◆ Data for this exercise:
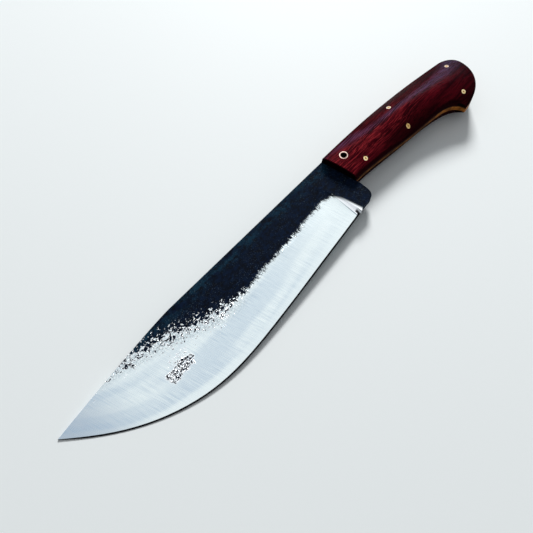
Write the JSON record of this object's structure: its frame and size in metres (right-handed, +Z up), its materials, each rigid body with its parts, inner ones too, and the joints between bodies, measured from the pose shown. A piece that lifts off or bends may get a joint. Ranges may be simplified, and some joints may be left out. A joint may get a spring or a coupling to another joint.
{
  "type": "butcher's cleaver knife",
  "caption": "Forged full-tang butcher's cleaver knife with a pointed, deep-bellied blade, wooden scales, pins and a lanyard tube.",
  "frame": {"origin": "on the bench under the middle of the knife's box, as it lies on its right side", "axes": "+X towards the tip along the spine, +Y from the spine to the cutting edge, +Z up from the bench"},
  "size_m": [0.3936, 0.0592, 0.0256],
  "materials": {
    "blade_steel": "ground bevel under dark forge scale",
    "scale_wood": "oiled dark red hardwood",
    "tube_metal": "sanded flush",
    "pin_metal": "sanded flush"
  },
  "bodies": {
    "root": {"blade": "blade_steel", "scale_left": "scale_wood", "scale_right": "scale_wood", "lanyard_tube": "tube_metal", "pin_front": "pin_metal", "pin_palm_upper": "pin_metal", "pin_palm_lower": "pin_metal", "pin_butt_upper": "pin_metal", "pin_butt_lower": "pin_metal"}
  },
  "joints": []
}
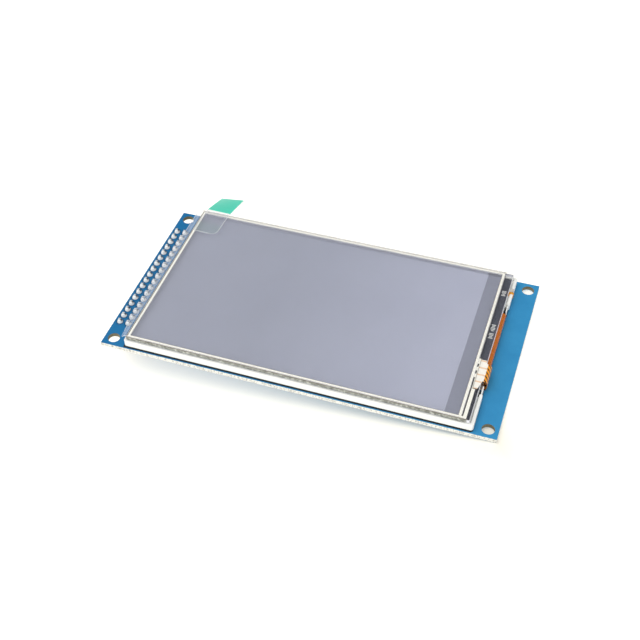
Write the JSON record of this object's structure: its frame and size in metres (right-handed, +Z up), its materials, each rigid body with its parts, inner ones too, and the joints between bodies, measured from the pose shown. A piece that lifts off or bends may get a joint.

◆ Given task: Extract the complete data, matching each line exactly.

◆ Exercise answer:
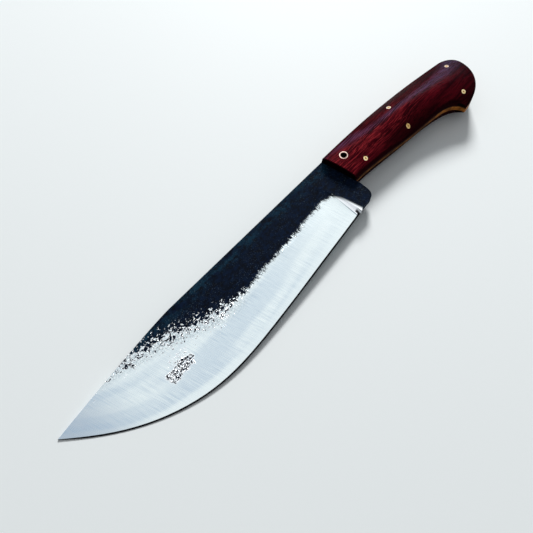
Write the JSON record of this object's structure: its frame and size in metres (right-handed, +Z up), its materials, each rigid body with its parts, inner ones too, and the joints between bodies, measured from the pose shown. A piece that lifts off or bends may get a joint. Ranges may be simplified, and some joints may be left out. A joint may get a spring or a coupling to another joint.
{
  "type": "butcher's cleaver knife",
  "caption": "Forged full-tang butcher's cleaver knife with a pointed, deep-bellied blade, wooden scales, pins and a lanyard tube.",
  "frame": {"origin": "on the bench under the middle of the knife's box, as it lies on its right side", "axes": "+X towards the tip along the spine, +Y from the spine to the cutting edge, +Z up from the bench"},
  "size_m": [0.3936, 0.0592, 0.0256],
  "materials": {
    "blade_steel": "ground bevel under dark forge scale",
    "scale_wood": "oiled dark red hardwood",
    "tube_metal": "sanded flush",
    "pin_metal": "sanded flush"
  },
  "bodies": {
    "root": {"blade": "blade_steel", "scale_left": "scale_wood", "scale_right": "scale_wood", "lanyard_tube": "tube_metal", "pin_front": "pin_metal", "pin_palm_upper": "pin_metal", "pin_palm_lower": "pin_metal", "pin_butt_upper": "pin_metal", "pin_butt_lower": "pin_metal"}
  },
  "joints": []
}
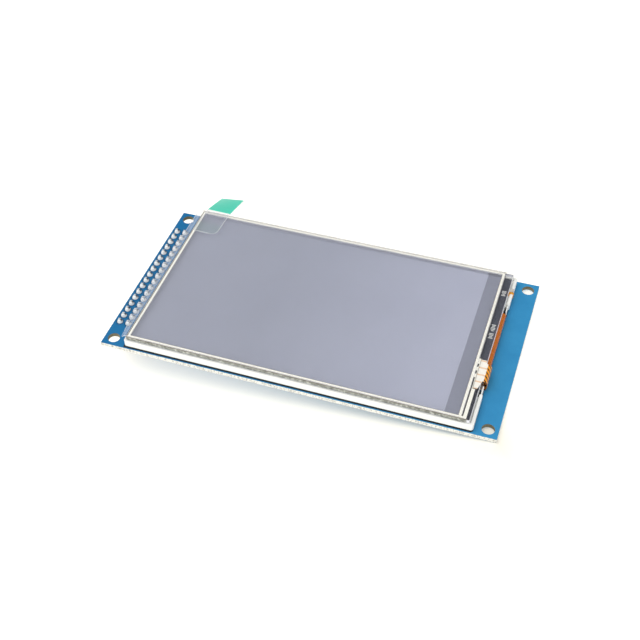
Write the JSON record of this object's structure: its frame and size in metres (right-handed, +Z up), its materials, each rigid body with its parts, inner ones too, and the joints between bodies, measured from the pose shown. A piece that lifts off or bends may get a joint.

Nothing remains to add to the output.